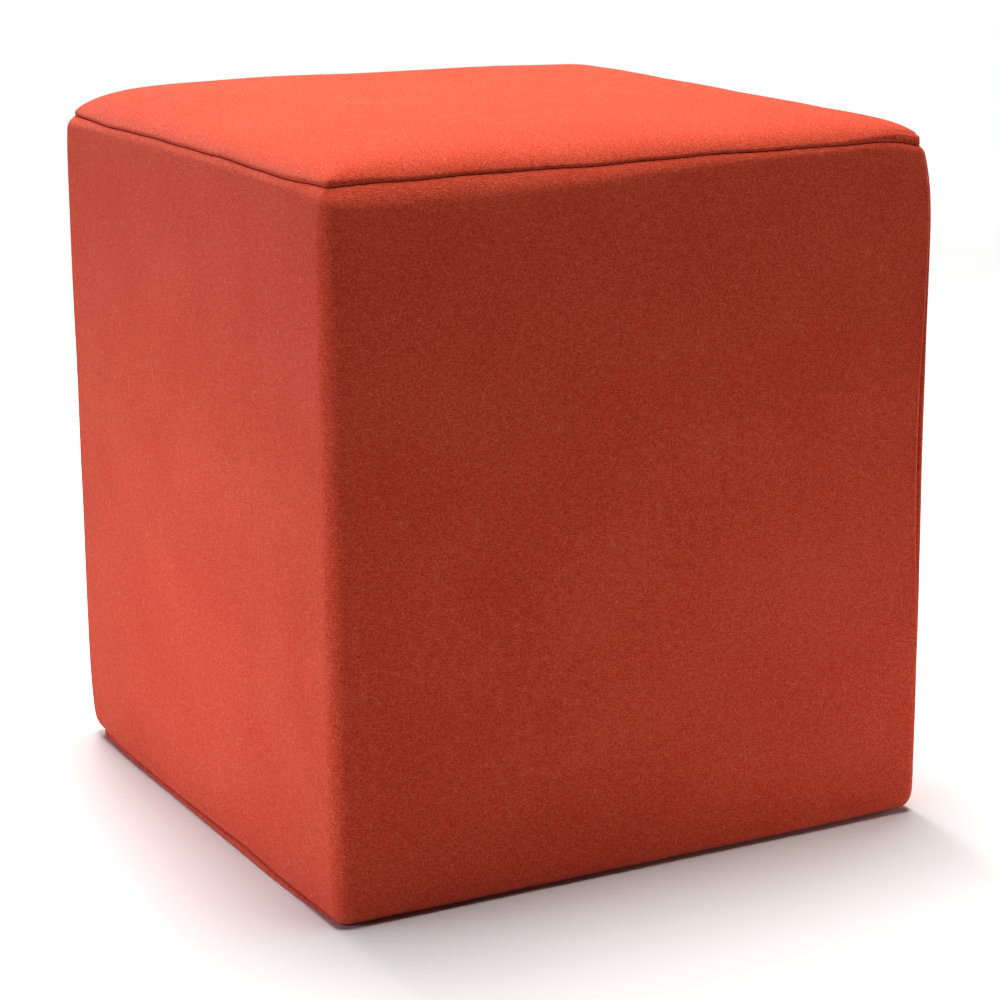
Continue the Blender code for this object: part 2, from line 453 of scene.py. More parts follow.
@dataclass
class Cover:
    """Shape of the sewn cover, shared by its three pieces."""

    side: float
    seam_height: float
    crown_rise: float
    bulge: float = 0.0026
    corner_radius: float = 0.008
    near_radius: float = 0.0115  # of the near corner, which has no seam to sharpen it
    least_radius: float = 0.0008
    seam_inset: float = 0.0075  # the most that the top seam is set in
    tail_reach: float = 0.036  # down the boxing, of the seam's draw over a longer way
    wander_reach: float = 0.020  # down the boxing, of the seam's rise and fall
    pucker_reach: float = 0.006
    top_pucker: float = 0.00016
    base_pucker: float = 0.00014
    rim_pucker: float = 0.00012
    stitches: int = 182  # puckers round the girth, between the hidden stitches
    base_inset: float = 0.0072
    base_roll: float = 0.0125
    base_tuck: float = 0.0008  # how far the base panel's hidden rim is behind the boxing's
    crown_full: float = 6.0  # the higher, the flatter the crown's middle
    crown_hip: float = 3.0  # the higher, the sharper its four hips
    crown_start: float = 0.0006  # the top panel stands up this much sooner than its profile says
    ripple_edge: float = 0.050  # over which the crown's unevenness fades into the seam
    corner_spread: float = 0.045
    dip_spread: float = 0.018
    straight_columns: int = 216
    arc_columns: int = 12
    corner_from: float = 0.93  # share of a side at which its columns belong to the corner
    seam_column: float = 30.0  # turn, before the columns are spread, of the one in the upright seam
    corners: tuple[Corner, ...] = (
        Corner(-1, -1, 0.0010, 0.030, 0.0015, 0.030, 0.0000, 0.0008, 0.90, 0.60),
        Corner(+1, -1, 0.0048, 0.062, 0.0030, 0.022, 0.0038, 0.0009, 0.825, 0.62),
        Corner(+1, +1, 0.0020, 0.050, 0.0020, 0.040, 0.0010, 0.0030, 0.91, 0.50),
        Corner(-1, +1, 0.0006, 0.020, 0.0040, 0.080, 0.0000, 0.0048, 1.13, 0.68),
    )
    # How the boxing rolls into the top seam: share of the girth from the near corner, height of
    # the roll, how far in the seam is, and the part of that which is drawn in over a longer way.
    seam_roll: tuple[tuple[float, float, float, float], ...] = (
        (0.000, 0.0110, 0.0070, 0.0014),
        (0.020, 0.0150, 0.0075, 0.0018),
        (0.090, 0.0125, 0.0070, 0.0018),
        (0.135, 0.0076, 0.0054, 0.0020),
        (0.175, 0.0048, 0.0042, 0.0020),
        (0.215, 0.0037, 0.0034, 0.0020),
        (0.240, 0.0036, 0.0030, 0.0014),
        (0.250, 0.0042, 0.0031, 0.0010),
        (0.262, 0.0052, 0.0034, 0.0010),
        (0.300, 0.0090, 0.0055, 0.0010),
        (0.500, 0.0110, 0.0070, 0.0010),
        (0.745, 0.0080, 0.0062, 0.0010),
        (0.775, 0.0060, 0.0040, 0.0008),
        (0.800, 0.0058, 0.0030, 0.0008),
        (0.975, 0.0058, 0.0030, 0.0008),
        (1.000, 0.0110, 0.0066, 0.0014),
    )
    left_base: tuple[LeftBase, ...] = (
        LeftBase(-0.210, 0.0000, 0.0058, 0.00),
        LeftBase(-0.185, 0.0012, 0.0042, 0.30),
        LeftBase(-0.165, 0.0024, 0.0024, 0.55),
        LeftBase(-0.145, 0.0028, 0.0012, 0.65),
        LeftBase(-0.115, 0.0028, 0.0005, 0.70),
        LeftBase(-0.085, 0.0036, 0.0005, 0.70),
        LeftBase(-0.065, 0.0040, 0.0009, 0.65),
        LeftBase(-0.035, 0.0022, 0.0010, 0.60),
        LeftBase(0.000, 0.0015, 0.0014, 0.60),
        LeftBase(+0.070, 0.0002, 0.0020, 0.60),
        LeftBase(+0.155, 0.0000, 0.0028, 0.55),
        LeftBase(+0.195, 0.0000, 0.0040, 0.35),
        LeftBase(+0.210, 0.0000, 0.0056, 0.20),
    )
    # Long rise and fall of the top seam: share of the girth from the near corner, and height.
    seam_bow: tuple[tuple[float, float], ...] = (
        (0.00, 0.0000),
        (0.02, 0.0008),
        (0.06, 0.0014),
        (0.20, 0.0021),
        (0.24, 0.0017),
        (0.28, 0.0000),
        (0.77, 0.0000),
        (0.82, 0.0010),
        (0.93, 0.0010),
        (0.98, 0.0002),
        (1.00, 0.0000),
    )
    # Short rise and fall of the top seam: waves round the girth, height, and start in radians.
    seam_waves: tuple[tuple[int, float, float], ...] = (
        (7, 0.00034, 0.6),
        (13, 0.00026, 2.1),
        (29, 0.00017, 4.4),
    )
    # The boxing's upright seam: share of the boxing's height, and turn from the front in degrees.
    seam_run: tuple[tuple[float, float], ...] = (
        (0.00, 58.0),
        (0.20, 56.0),
        (0.29, 46.0),
        (0.36, 22.0),
        (0.45, 9.0),
        (0.60, 7.0),
        (0.70, 11.0),
        (0.78, 30.0),
        (0.90, 42.0),
        (1.00, 40.0),
    )
    # The cloth beside the upright seam: place past the seam, how far it stands out, and width. It
    # is a narrow groove, with a lip on each side.
    groove: tuple[tuple[float, float, float], ...] = (
        (0.0000, -0.0028, 0.0008),
        (-0.0029, 0.00065, 0.0014),
        (0.0020, 0.00030, 0.0011),
    )
    groove_least: float = 0.35  # share of the groove that is left at the boxing's two ends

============

[Task to carry out]
Output the whole listing above again, word for word.

[Answer]
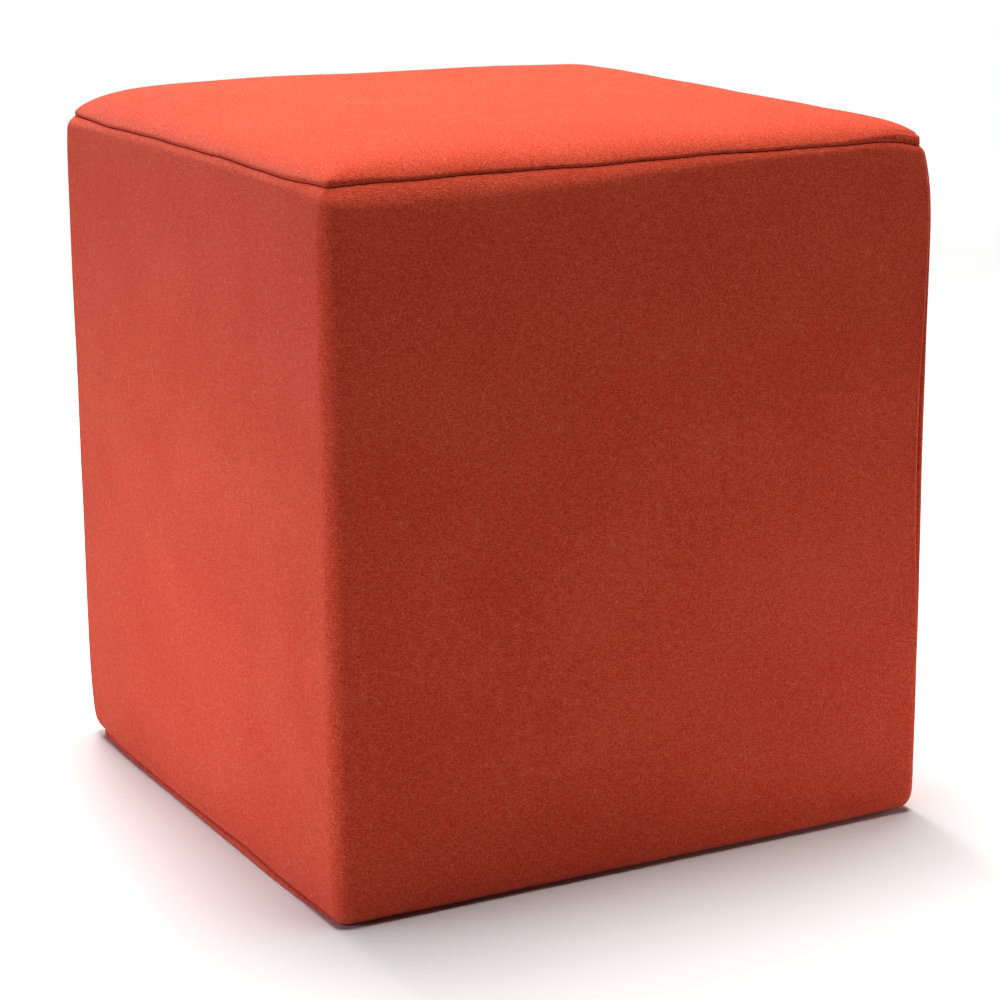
Continue the Blender code for this object: part 2, from line 453 of scene.py. More parts follow.
@dataclass
class Cover:
    """Shape of the sewn cover, shared by its three pieces."""

    side: float
    seam_height: float
    crown_rise: float
    bulge: float = 0.0026
    corner_radius: float = 0.008
    near_radius: float = 0.0115  # of the near corner, which has no seam to sharpen it
    least_radius: float = 0.0008
    seam_inset: float = 0.0075  # the most that the top seam is set in
    tail_reach: float = 0.036  # down the boxing, of the seam's draw over a longer way
    wander_reach: float = 0.020  # down the boxing, of the seam's rise and fall
    pucker_reach: float = 0.006
    top_pucker: float = 0.00016
    base_pucker: float = 0.00014
    rim_pucker: float = 0.00012
    stitches: int = 182  # puckers round the girth, between the hidden stitches
    base_inset: float = 0.0072
    base_roll: float = 0.0125
    base_tuck: float = 0.0008  # how far the base panel's hidden rim is behind the boxing's
    crown_full: float = 6.0  # the higher, the flatter the crown's middle
    crown_hip: float = 3.0  # the higher, the sharper its four hips
    crown_start: float = 0.0006  # the top panel stands up this much sooner than its profile says
    ripple_edge: float = 0.050  # over which the crown's unevenness fades into the seam
    corner_spread: float = 0.045
    dip_spread: float = 0.018
    straight_columns: int = 216
    arc_columns: int = 12
    corner_from: float = 0.93  # share of a side at which its columns belong to the corner
    seam_column: float = 30.0  # turn, before the columns are spread, of the one in the upright seam
    corners: tuple[Corner, ...] = (
        Corner(-1, -1, 0.0010, 0.030, 0.0015, 0.030, 0.0000, 0.0008, 0.90, 0.60),
        Corner(+1, -1, 0.0048, 0.062, 0.0030, 0.022, 0.0038, 0.0009, 0.825, 0.62),
        Corner(+1, +1, 0.0020, 0.050, 0.0020, 0.040, 0.0010, 0.0030, 0.91, 0.50),
        Corner(-1, +1, 0.0006, 0.020, 0.0040, 0.080, 0.0000, 0.0048, 1.13, 0.68),
    )
    # How the boxing rolls into the top seam: share of the girth from the near corner, height of
    # the roll, how far in the seam is, and the part of that which is drawn in over a longer way.
    seam_roll: tuple[tuple[float, float, float, float], ...] = (
        (0.000, 0.0110, 0.0070, 0.0014),
        (0.020, 0.0150, 0.0075, 0.0018),
        (0.090, 0.0125, 0.0070, 0.0018),
        (0.135, 0.0076, 0.0054, 0.0020),
        (0.175, 0.0048, 0.0042, 0.0020),
        (0.215, 0.0037, 0.0034, 0.0020),
        (0.240, 0.0036, 0.0030, 0.0014),
        (0.250, 0.0042, 0.0031, 0.0010),
        (0.262, 0.0052, 0.0034, 0.0010),
        (0.300, 0.0090, 0.0055, 0.0010),
        (0.500, 0.0110, 0.0070, 0.0010),
        (0.745, 0.0080, 0.0062, 0.0010),
        (0.775, 0.0060, 0.0040, 0.0008),
        (0.800, 0.0058, 0.0030, 0.0008),
        (0.975, 0.0058, 0.0030, 0.0008),
        (1.000, 0.0110, 0.0066, 0.0014),
    )
    left_base: tuple[LeftBase, ...] = (
        LeftBase(-0.210, 0.0000, 0.0058, 0.00),
        LeftBase(-0.185, 0.0012, 0.0042, 0.30),
        LeftBase(-0.165, 0.0024, 0.0024, 0.55),
        LeftBase(-0.145, 0.0028, 0.0012, 0.65),
        LeftBase(-0.115, 0.0028, 0.0005, 0.70),
        LeftBase(-0.085, 0.0036, 0.0005, 0.70),
        LeftBase(-0.065, 0.0040, 0.0009, 0.65),
        LeftBase(-0.035, 0.0022, 0.0010, 0.60),
        LeftBase(0.000, 0.0015, 0.0014, 0.60),
        LeftBase(+0.070, 0.0002, 0.0020, 0.60),
        LeftBase(+0.155, 0.0000, 0.0028, 0.55),
        LeftBase(+0.195, 0.0000, 0.0040, 0.35),
        LeftBase(+0.210, 0.0000, 0.0056, 0.20),
    )
    # Long rise and fall of the top seam: share of the girth from the near corner, and height.
    seam_bow: tuple[tuple[float, float], ...] = (
        (0.00, 0.0000),
        (0.02, 0.0008),
        (0.06, 0.0014),
        (0.20, 0.0021),
        (0.24, 0.0017),
        (0.28, 0.0000),
        (0.77, 0.0000),
        (0.82, 0.0010),
        (0.93, 0.0010),
        (0.98, 0.0002),
        (1.00, 0.0000),
    )
    # Short rise and fall of the top seam: waves round the girth, height, and start in radians.
    seam_waves: tuple[tuple[int, float, float], ...] = (
        (7, 0.00034, 0.6),
        (13, 0.00026, 2.1),
        (29, 0.00017, 4.4),
    )
    # The boxing's upright seam: share of the boxing's height, and turn from the front in degrees.
    seam_run: tuple[tuple[float, float], ...] = (
        (0.00, 58.0),
        (0.20, 56.0),
        (0.29, 46.0),
        (0.36, 22.0),
        (0.45, 9.0),
        (0.60, 7.0),
        (0.70, 11.0),
        (0.78, 30.0),
        (0.90, 42.0),
        (1.00, 40.0),
    )
    # The cloth beside the upright seam: place past the seam, how far it stands out, and width. It
    # is a narrow groove, with a lip on each side.
    groove: tuple[tuple[float, float, float], ...] = (
        (0.0000, -0.0028, 0.0008),
        (-0.0029, 0.00065, 0.0014),
        (0.0020, 0.00030, 0.0011),
    )
    groove_least: float = 0.35  # share of the groove that is left at the boxing's two ends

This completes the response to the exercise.